JPT - Il y a de bonnes et de mauvaises raisons. Un “CSP” peut être liberticide, pouvant être tenté de critiquer le contenu des journaux sans se limiter aux respects des règles professionnelles. De toute façon, j’imagine mal la presse française mettant en place un tel organisme. Dans Bévues de presse, je montre le corporatisme de certaines missions d’étude sur le secteur, qui ont accouché des rapports d’une médiocrité particulièrement affligeante. Il faudrait plutôt élargir les brèches ouvertes par Arrêt sur images ou par les médiateurs du Monde et de France 2, avec une ligne plus incisive.

 

QLe Canard enchaîné est une victime inattendue de votre enquête. Vous stigmatisez par exemple sa complaisance vis-à-vis du livre L'Affaire Yann Piat, co-écrit par un de ses journalistes. N’est-ce pas là plutôt une “bévue d'édition”?

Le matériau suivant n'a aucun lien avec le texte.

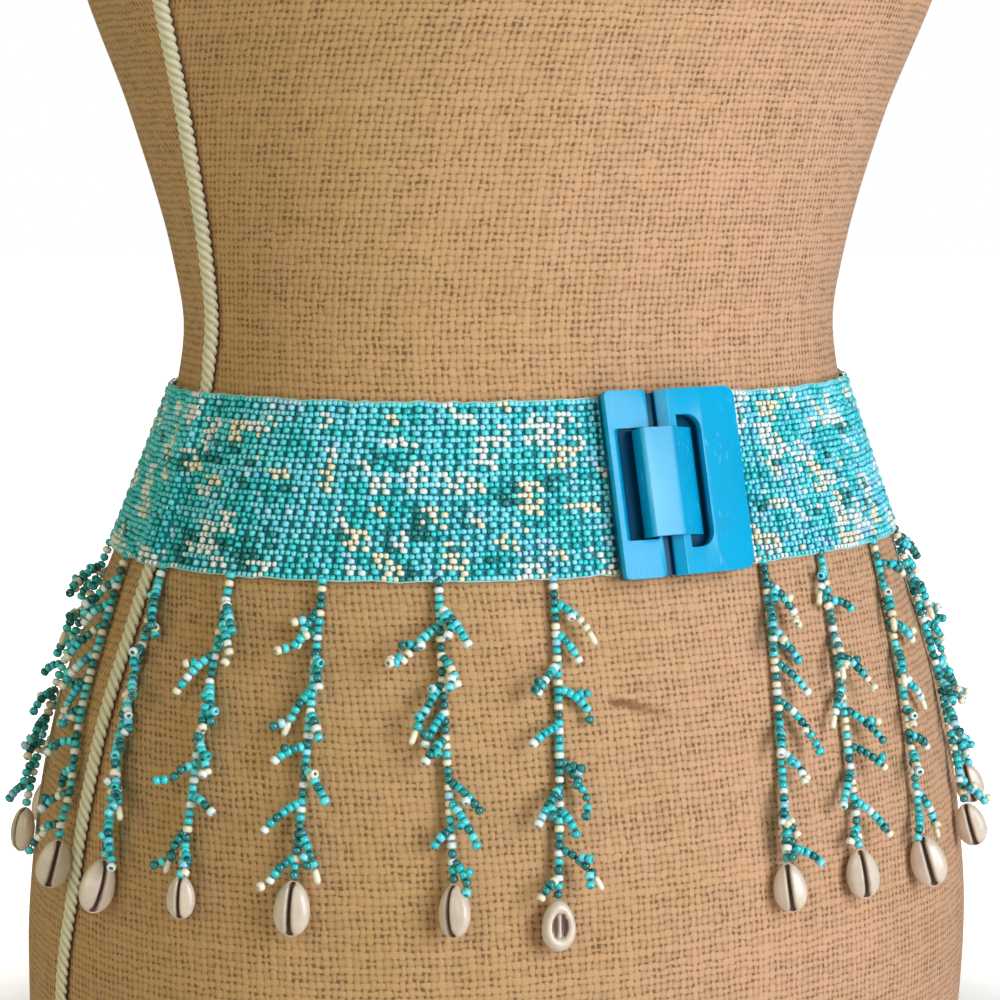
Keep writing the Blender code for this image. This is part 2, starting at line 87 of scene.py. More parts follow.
# Dress form: half width, and depth in front of and behind the axis, level by level
FORM_LEVELS = [
    Level(0.000, 0.1610, 0.1160, 0.1380),
    Level(0.030, 0.1665, 0.1225, 0.1430),
    Level(0.070, 0.1668, 0.1268, 0.1428),
    Level(0.110, 0.1637, 0.1240, 0.1405),
    Level(0.150, 0.1565, 0.1168, 0.1335),
    Level(0.190, 0.1422, 0.1078, 0.1175),
    Level(0.225, 0.1288, 0.0993, 0.1020),
    Level(0.245, 0.1214, 0.0942, 0.0940),
    Level(0.262, 0.1157, 0.0902, 0.0883),
    Level(0.278, 0.1140, 0.0888, 0.0863),
    Level(0.300, 0.1172, 0.0917, 0.0894),
    Level(0.345, 0.1295, 0.1011, 0.1017),
    Level(0.400, 0.1480, 0.1140, 0.1180),
    Level(0.435, 0.1530, 0.1150, 0.1210),
    Level(0.475, 0.1550, 0.1080, 0.1200),
    Level(0.515, 0.1580, 0.0980, 0.1160),
    Level(0.550, 0.1720, 0.0890, 0.1080),
    Level(0.585, 0.1770, 0.0800, 0.0970),
    Level(0.612, 0.1700, 0.0710, 0.0850),
    Level(0.630, 0.1520, 0.0630, 0.0750),
    Level(0.643, 0.1210, 0.0570, 0.0680),
    Level(0.653, 0.0880, 0.0530, 0.0630),
    Level(0.664, 0.0640, 0.0510, 0.0600),
    Level(0.680, 0.0560, 0.0500, 0.0580),
    Level(0.702, 0.0550, 0.0510, 0.0570),
    Level(0.706, 0.0520, 0.0480, 0.0540),
]
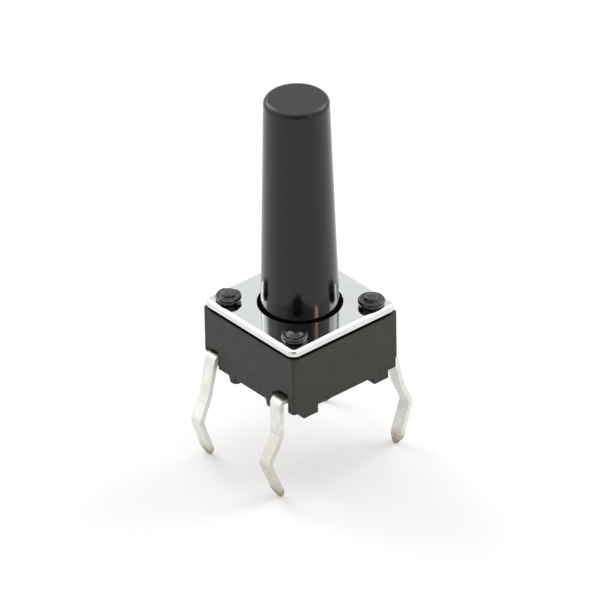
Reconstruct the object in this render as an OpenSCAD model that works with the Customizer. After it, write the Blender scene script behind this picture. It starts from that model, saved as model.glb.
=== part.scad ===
// Tactile push button switch, 6 mm square, with a long tapered stem and four board legs.
// Millimetres, +Z up. The origin is the centre of the footprint, on the plane that the
// feet stand on when the switch is pushed down onto a circuit board.

/* [Housing] */
// Width of the square body
body_w = 6; // [5.8:0.1:6.6]
// Height of the moulded housing, from its underside to the cover plate
housing_h = 2.88; // [2.7:0.02:3.4]
// Radius of the housing's upright corners
housing_corner_r = 0.12; // [0.05:0.01:0.2]
// Thickness of the housing's floor under the terminal strips
floor_under = 0.4; // [0.3:0.02:0.6]
// Thickness of the floor that covers the terminal strips
floor_skin = 0.1; // [0.06:0.01:0.2]

/* [Feet] */
// Height of the feet that stand the housing off the board
foot_h = 0.39; // [0.25:0.01:0.5]
// Width of the block feet on the two sides without legs
side_foot_w = 0.8; // [0.5:0.02:0.9]
// Distance from the centre to the middle of the block feet
side_foot_out = 2.02; // [1.6:0.02:2.2]
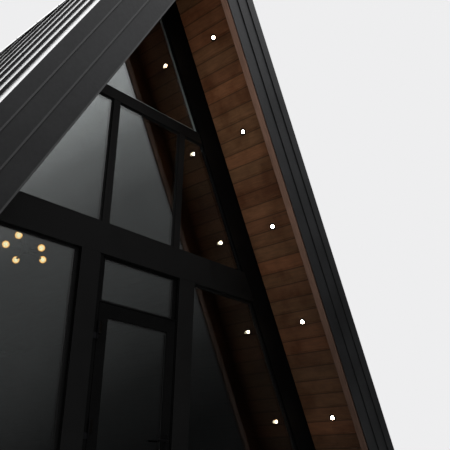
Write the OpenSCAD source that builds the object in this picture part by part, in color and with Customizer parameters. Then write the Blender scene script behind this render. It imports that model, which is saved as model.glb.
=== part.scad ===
// A-frame cabin: steep standing-seam roof, glazed front gable, timber soffits.
// Millimetres. X is the width, the glazed gable faces -Y, Z is up, ground at zero.

/* [Overall] */
// Pitch of both roof slopes from the horizontal, in degrees
roof_angle = 62.4; // [55:0.1:66]
// Height of the sharp meeting point of both outer roof planes
apex_height = 6930; // [6000:10:8000]
// Length from fascia face to fascia face
building_length = 9000; // [7000:50:12000]
// Depth of the roof overhang in front of each gable frame
overhang_depth = 756; // [500:2:900]
// Top of the ground floor above the ground
floor_level = 300; // [250:10:500]
// Height of the roof's foot above the ground
roof_foot = 150; // [100:10:220]
// Thickness of each gable wall
gable_thick = 120; // [100:5:180]

/* [Roof] */
// Depth of the metal pans below the top edge of the fascia
pan_drop = 4; // [2:1:14]
// Thickness of the metal sheet with its underlay
sheet_thick = 12; // [8:1:20]
// Height of a standing seam above the pans
seam_height = 22; // [15:1:30]
// Width of the folded head of a standing seam
seam_width = 20; // [12:1:30]
// Height of the folded head
seam_head = 10; // [6:1:14]
// Thickness of the upright web under the head
seam_web = 8; // [4:1:11]
// Distance from the fascia face to the first seam
first_seam = 406; // [250:2:500]
// Number of bays between the first and the last seam
seam_bays = 16; // [10:1:22]
// Inner face of the structural slope, below the outer roof plane
slab_depth = 266; // [220:2:320]
// Thickness of the boards under the overhang and inside
board_thick = 20; // [14:1:28]
// Depth of the flat ridge below the sharp roof apex
ridge_flat_drop = 32; // [30:1:60]
// Length of the ridge cap down each slope
ridge_cap_run = 190; // [120:5:260]
// Length of the closers under the cap
closer_run = 14; // [8:1:30]
// Thickness of the ridge cap
ridge_cap_thick = 6; // [4:1:10]

/* [Fascia] */
// Thickness of the fascia with its drip lips
fascia_thick = 20; // [18:1:45]
// Depth of the lip of the upper strip below the outer roof plane
fascia_strip_top = 124; // [90:1:150]
// Distance from that lip to the lip of the middle strip
fascia_strip_mid = 162; // [120:1:200]
// Distance from that lip to the lip of the lower strip
fascia_strip_low = 174; // [120:1:200]
// Reach of a drip lip before its strip
lip_reach = 11; // [6:1:12]
// Run of the strip's bend into its drip lip
lip_run = 12; // [6:1:18]
// Width of the gap under a drip lip
lip_gap = 5; // [3:1:10]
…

JPT - Oui, mais pas seulement. Lorsque Flammarion a lancé ce document, fin 1997, Le Canard en était plutôt fier. J’ai également constaté que l’hebdomadaire fait souvent du “maljournalisme”, par manque d’enquêtes rigoureuses. L'Affaire Yann Piat a été attaqué pour les accusations infondées qu’il contenait, et que Le Canard n’avait pas publiées telles quelles. Mais c’est à tort que l’on a confiné ce scandale à un désastre éditorial: il est surtout l’aboutissement de mauvaises pratiques journalistiques.

 

Q – Votre ouvrage devait paraître initialement au Seuil, qui était allé loin dans le processus éditorial. Mais cette maison dit avoir abandonné le projet sur les conseils de son avocat. Quelles conclusions en tirez-vous?

JPT - Tout d’abord, qu’il est plus difficile de publier une critique étayée par des faits, qu’un pamphlet rempli d’accusations hasardeuses, comme on en voit fréquemment. Je reste rêveur, aussi, en pensant qu’au même moment, Le Seuil publiait le récit des ballets roses de Catherine Millet, livre moralement plus condamnable que mon traité du maljournalisme... Soit on m’a menti, soit une grande maison d’édition se laisse influencer par des mauvais avocats. Car j’attends toujours la centaine de procès en diffamation que ces derniers prédisaient.